What does the word ‘history’ mean today? In what sense do we understand ourselves as being historical? The Greek word historia originally meant ‘inquiry’, an inquiry into the truth of something or some state of affairs. By the time of Aristotle, a certain scepticism of historical knowledge had begun to creep into the metaphysical notion of truth, and by the time of Descartes this scepticism had become entrenched in Western thinking. Through the Renaissance and the advent of humanism, a new understanding of history began to materialise, whereby the modern human being understood itself as distinct from previous epochs and through which a notion of ‘historical progress’ manifested itself. Historical consciousness had been awakened. While the reformation of the German university system at the end of the 18th Century breathed new life into the historical study of the past, the increasingly apparent ‘progress’ of history reached its peak in the 19th Century. Through Hegel, history, governed by universal reason, ensured the inevitable progress of humanity toward a state of absolute freedom.

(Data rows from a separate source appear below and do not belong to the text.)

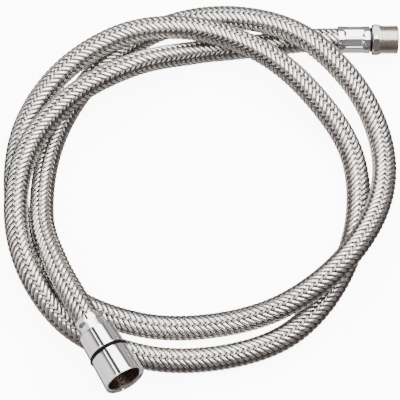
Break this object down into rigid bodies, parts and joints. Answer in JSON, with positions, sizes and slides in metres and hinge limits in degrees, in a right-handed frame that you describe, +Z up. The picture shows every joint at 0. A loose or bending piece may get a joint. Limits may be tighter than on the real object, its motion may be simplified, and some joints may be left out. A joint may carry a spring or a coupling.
{
  "type": "braided sprayer hose",
  "caption": "Flexible steel-braided water hose lying in loose turns, with a hexagon male fitting at one end and a turning cone nut at the other.",
  "frame": {"origin": "On the floor, under the middle of the box round the two end fittings (the hose itself left out).", "axes": "+X out of the male thread of the supply fitting, +Z up, +Y across the turns towards the supply fitting's side."},
  "size_m": [0.2259, 0.2422, 0.0445],
  "materials": {
    "braid": "bright wire braid",
    "liner": "matte",
    "ferrule": "polished",
    "nipple": "nickel plated",
    "tail": "machined",
    "washer": "matte",
    "bush": "moulded",
    "nut": "mirror",
    "ring": "smooth"
  },
  "bodies": {
    "hose": {"braided_sleeve": "braid", "inner_tube": "liner", "supply_ferrule": "ferrule", "supply_nipple": "nipple", "spray_ferrule": "ferrule", "spray_tail": "tail", "sealing_washer": "washer"},
    "bush": {"slip_bush": "bush"},
    "nut": {"cone_nut": "nut", "grip_ring": "ring"}
  },
  "joints": [
    {"name": "nut_spin", "type": "hinge", "parent": "hose", "child": "bush", "pos_m": [-0.084, -0.074, 0.0288], "axis": [0.4937, -0.864, 0.0987], "continuous": true},
    {"name": "nut_slide", "type": "slide", "parent": "bush", "child": "nut", "axis": [-0.4937, 0.864, -0.0987], "range_m": [0, 0.008]}
  ]
}
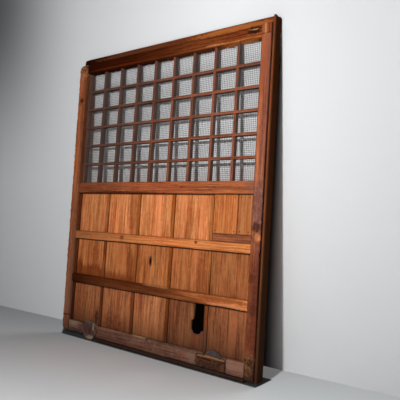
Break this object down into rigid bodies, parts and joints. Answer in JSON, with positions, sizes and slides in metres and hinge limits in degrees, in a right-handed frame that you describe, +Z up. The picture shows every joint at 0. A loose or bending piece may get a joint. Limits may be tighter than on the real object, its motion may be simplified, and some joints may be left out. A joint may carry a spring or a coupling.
{
  "type": "storehouse sliding door leaf",
  "caption": "Wooden sliding door leaf with a lattice backed by wire netting over rows of board panels, a key slot with a drop bolt behind it, and wheels in its bottom rail.",
  "frame": {"origin": "middle of the leaf on the sill that its wheels stand on", "axes": "+Z up, +X to the right seen from the front, front face towards -Y"},
  "size_m": [1.36, 0.06, 1.696],
  "materials": {
    "stile_wood": "old oiled softwood, worn satin",
    "rail_wood": "old oiled softwood, dark and uneven",
    "batten_wood": "old oiled softwood, orange brown",
    "bottom_wood": "bare worn wood, grey brown",
    "panel_wood": "cedar board with fine upright grain",
    "repair_wood": "newer cedar board",
    "filler_wood": "dark reddish wood",
    "lattice_wood": "grey brown lattice bars",
    "wheel_wood": "worn hardwood, grey",
    "bolt_wood": "hardwood, dark",
    "wire": "dull galvanised wire",
    "iron": "dark forged iron"
  },
  "bodies": {
    "leaf": {"bottom_rail": "bottom_wood", "lattice_crossbar_1": "lattice_wood", "lattice_crossbar_2": "lattice_wood", "lattice_crossbar_3": "lattice_wood", "lattice_crossbar_4": "lattice_wood", "lattice_crossbar_5": "lattice_wood", "lattice_upright_1": "lattice_wood", "lattice_upright_10": "lattice_wood", "lattice_upright_2": "lattice_wood", "lattice_upright_3": "lattice_wood", "lattice_upright_4": "lattice_wood", "lattice_upright_5": "lattice_wood", "lattice_upright_6": "lattice_wood", "lattice_upright_7": "lattice_wood", "lattice_upright_8": "lattice_wood", "lattice_upright_9": "lattice_wood", "left_axle": "iron", "left_stile": "stile_wood", "lower_batten": "batten_wood", "lower_bolt_keeper": "bolt_wood", "lower_panel_1": "panel_wood", "lower_panel_2": "panel_wood", "lower_panel_3": "panel_wood", "lower_panel_4": "panel_wood", "lower_panel_5": "panel_wood", "middle_panel_1": "panel_wood", "middle_panel_2": "panel_wood", "middle_panel_3": "panel_wood", "middle_panel_4": "panel_wood", "middle_panel_5": "panel_wood", "middle_rail": "rail_wood", "muntin_1": "panel_wood", "muntin_2": "panel_wood", "muntin_3": "panel_wood", "muntin_4": "panel_wood", "muntin_5": "panel_wood", "narrow_repair_board": "repair_wood", "netting_staples": "wire", "repair_filler": "filler_wood", "repair_nails": "iron", "right_axle": "iron", "right_edge_strip": "stile_wood", "right_stile": "stile_wood", "right_stile_head_patch": "stile_wood", "top_rail": "rail_wood", "upper_batten": "batten_wood", "upper_bolt_keeper": "bolt_wood", "upper_panel_1": "panel_wood", "upper_panel_2": "panel_wood", "upper_panel_3": "panel_wood", "upper_panel_4": "panel_wood", "upper_panel_5": "panel_wood", "wheel_cover": "bottom_wood", "wide_repair_board": "repair_wood", "wire_netting": "wire"},
    "left_wheel": {"left_wheel": "wheel_wood"},
    "right_wheel": {"right_wheel": "wheel_wood"},
    "drop_bolt": {"drop_bolt": "bolt_wood"}
  },
  "joints": [
    {"name": "left_wheel_spin", "type": "hinge", "parent": "leaf", "child": "left_wheel", "pos_m": [-0.432, -0.012, 0.055], "axis": [0, 1, 0], "continuous": true},
    {"name": "right_wheel_spin", "type": "hinge", "parent": "leaf", "child": "right_wheel", "pos_m": [0.432, -0.012, 0.055], "axis": [0, 1, 0], "continuous": true},
    {"name": "bolt_lift", "type": "slide", "parent": "leaf", "child": "drop_bolt", "axis": [0, 0, 1], "range_m": [0, 0.045]}
  ]
}
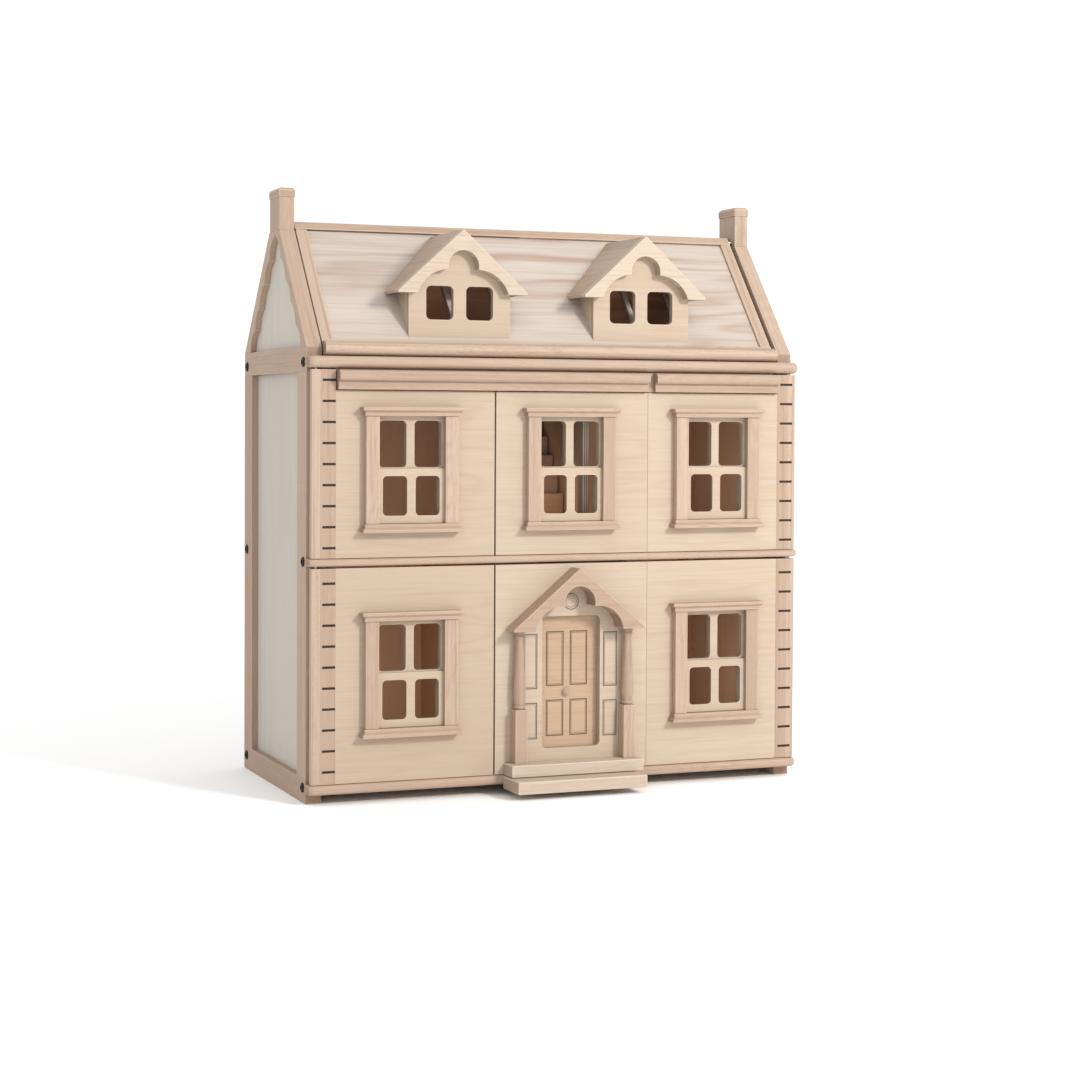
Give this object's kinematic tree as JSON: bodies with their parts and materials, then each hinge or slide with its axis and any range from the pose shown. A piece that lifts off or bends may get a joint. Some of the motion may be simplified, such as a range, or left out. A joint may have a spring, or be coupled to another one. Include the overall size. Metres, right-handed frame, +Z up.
{
  "type": "wooden dollhouse",
  "caption": "Wooden dollhouse with swinging and folding front leaves, sliding sash windows, an opening entrance door and a lifting front roof with dormers.",
  "frame": {"origin": "on the ground under the centre of the overall box", "axes": "+Z up, -Y out of the front with the entrance, +X to the right as one faces the front"},
  "size_m": [0.629, 0.335, 0.712],
  "materials": {
    "rubberwood": "sanded, unfinished",
    "birch_plywood": "sanded, unfinished",
    "white_plywood": "sanded, unfinished",
    "black_bolt": "satin black",
    "steel": "brushed"
  },
  "bodies": {
    "house": {"attic_floor": "rubberwood", "back_panels": "white_plywood", "base_floor": "rubberwood", "chimney_caps": "rubberwood", "chimneys": "rubberwood", "cornice_rail": "rubberwood", "cornices": "rubberwood", "gable_panels": "white_plywood", "gable_rafters": "rubberwood", "ground_step": "rubberwood", "left_wall_frame": "rubberwood", "lower_partitions": "birch_plywood", "lower_staircase": "rubberwood", "middle_floor": "rubberwood", "pivot_pins": "steel", "rear_roof_frame": "rubberwood", "rear_roof_panel": "birch_plywood", "ridge_board": "rubberwood", "right_wall_frame": "rubberwood", "side_panels": "white_plywood", "upper_partitions": "birch_plywood", "upper_staircase": "rubberwood", "wall_bolts": "black_bolt"},
    "upper_left_door": {"upper_left_post": "rubberwood", "upper_left_panel": "birch_plywood", "upper_left_window_frame": "rubberwood"},
    "upper_right_door": {"upper_right_post": "rubberwood", "upper_right_panel": "birch_plywood", "upper_right_window_frame": "rubberwood", "upper_outer_hinges": "steel"},
    "upper_centre_door": {"upper_centre_panel": "birch_plywood", "upper_centre_window_frame": "rubberwood", "upper_inner_hinges": "steel"},
    "lower_left_door": {"lower_left_post": "rubberwood", "lower_left_panel": "birch_plywood", "lower_left_window_frame": "rubberwood"},
    "lower_right_door": {"lower_right_post": "rubberwood", "lower_right_panel": "birch_plywood", "lower_right_window_frame": "rubberwood", "lower_outer_hinges": "steel"},
    "lower_centre_door": {"lower_centre_panel": "birch_plywood", "lower_inner_hinges": "steel", "pediment": "rubberwood", "porch_columns": "rubberwood", "upper_step": "rubberwood", "entrance_pivots": "rubberwood"},
    "entrance_leaf": {"entrance_door": "birch_plywood", "entrance_knob": "rubberwood"},
    "front_roof": {"roof_frame": "rubberwood", "roof_panel": "birch_plywood", "dormer_fronts": "birch_plywood", "dormer_cheeks": "birch_plywood", "dormer_roofs": "rubberwood", "dormer_brows": "rubberwood"},
    "upper_left_window": {"upper_left_sash": "birch_plywood"},
    "upper_centre_window": {"upper_centre_sash": "birch_plywood"},
    "upper_right_window": {"upper_right_sash": "birch_plywood"},
    "lower_left_window": {"lower_left_sash": "birch_plywood"},
    "lower_right_window": {"lower_right_sash": "birch_plywood"}
  },
  "joints": [
    {"name": "upper_left_door_hinge", "type": "hinge", "parent": "house", "child": "upper_left_door", "pos_m": [-0.303, -0.1086, 0.388], "axis": [0, 0, -1], "range_deg": [0, 90]},
    {"name": "upper_right_door_hinge", "type": "hinge", "parent": "house", "child": "upper_right_door", "pos_m": [0.303, -0.1086, 0.388], "axis": [0, 0, 1], "range_deg": [0, 90]},
    {"name": "upper_fold", "type": "hinge", "parent": "upper_right_door", "child": "upper_centre_door", "pos_m": [0.1095, -0.1035, 0.388], "axis": [0, 0, 1], "range_deg": [-180, 0]},
    {"name": "lower_left_door_hinge", "type": "hinge", "parent": "house", "child": "lower_left_door", "pos_m": [-0.303, -0.1086, 0.146], "axis": [0, 0, -1], "range_deg": [0, 90]},
    {"name": "lower_right_door_hinge", "type": "hinge", "parent": "house", "child": "lower_right_door", "pos_m": [0.303, -0.1086, 0.146], "axis": [0, 0, 1], "range_deg": [0, 90]},
    {"name": "lower_fold", "type": "hinge", "parent": "lower_right_door", "child": "lower_centre_door", "pos_m": [0.1095, -0.1035, 0.146], "axis": [0, 0, 1], "range_deg": [-144, 0]},
    {"name": "entrance_hinge", "type": "hinge", "parent": "lower_centre_door", "child": "entrance_leaf", "pos_m": [-0.0304, -0.1036, 0.129], "axis": [0, 0, 1], "range_deg": [0, 90]},
    {"name": "roof_hinge", "type": "hinge", "parent": "house", "child": "front_roof", "pos_m": [0, 0.02, 0.667], "axis": [-1, 0, 0], "range_deg": [0, 150]},
    {"name": "upper_left_sash_slide", "type": "slide", "parent": "upper_left_door", "child": "upper_left_window", "axis": [0, 0, 1], "range_m": [0, 0.058]},
    {"name": "upper_centre_sash_slide", "type": "slide", "parent": "upper_centre_door", "child": "upper_centre_window", "axis": [0, 0, 1], "range_m": [0, 0.058]},
    {"name": "upper_right_sash_slide", "type": "slide", "parent": "upper_right_door", "child": "upper_right_window", "axis": [0, 0, 1], "range_m": [0, 0.058]},
    {"name": "lower_left_sash_slide", "type": "slide", "parent": "lower_left_door", "child": "lower_left_window", "axis": [0, 0, 1], "range_m": [0, 0.058]},
    {"name": "lower_right_sash_slide", "type": "slide", "parent": "lower_right_door", "child": "lower_right_window", "axis": [0, 0, 1], "range_m": [0, 0.058]}
  ],
  "couplings": [
    {"joint": "upper_fold", "follows": "upper_right_door_hinge", "ratio": -2},
    {"joint": "lower_fold", "follows": "lower_right_door_hinge", "ratio": -1.6}
  ]
}
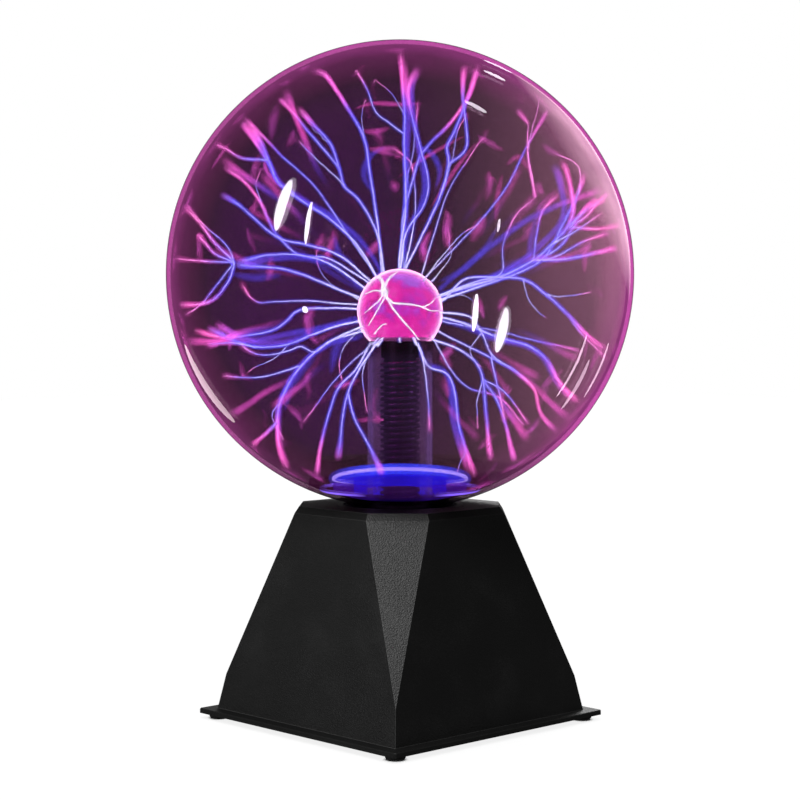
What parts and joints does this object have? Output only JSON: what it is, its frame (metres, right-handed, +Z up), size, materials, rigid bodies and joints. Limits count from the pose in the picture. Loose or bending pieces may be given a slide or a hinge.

While the idea of an inevitable historical progress waned somewhat in the 20th Century, owing particularly to two world wars and the disastrous realisation of certain historical conceptions of humanity in the rise of fascism and communism, we are still today, in the 21st Century, reeling from the consequences of 19th Century historical thinking.
This research stream explores the question of history and our own relationship with history—our historicality – in the 21st Century according to the ‘development’ of historical consciousness since Antiquity.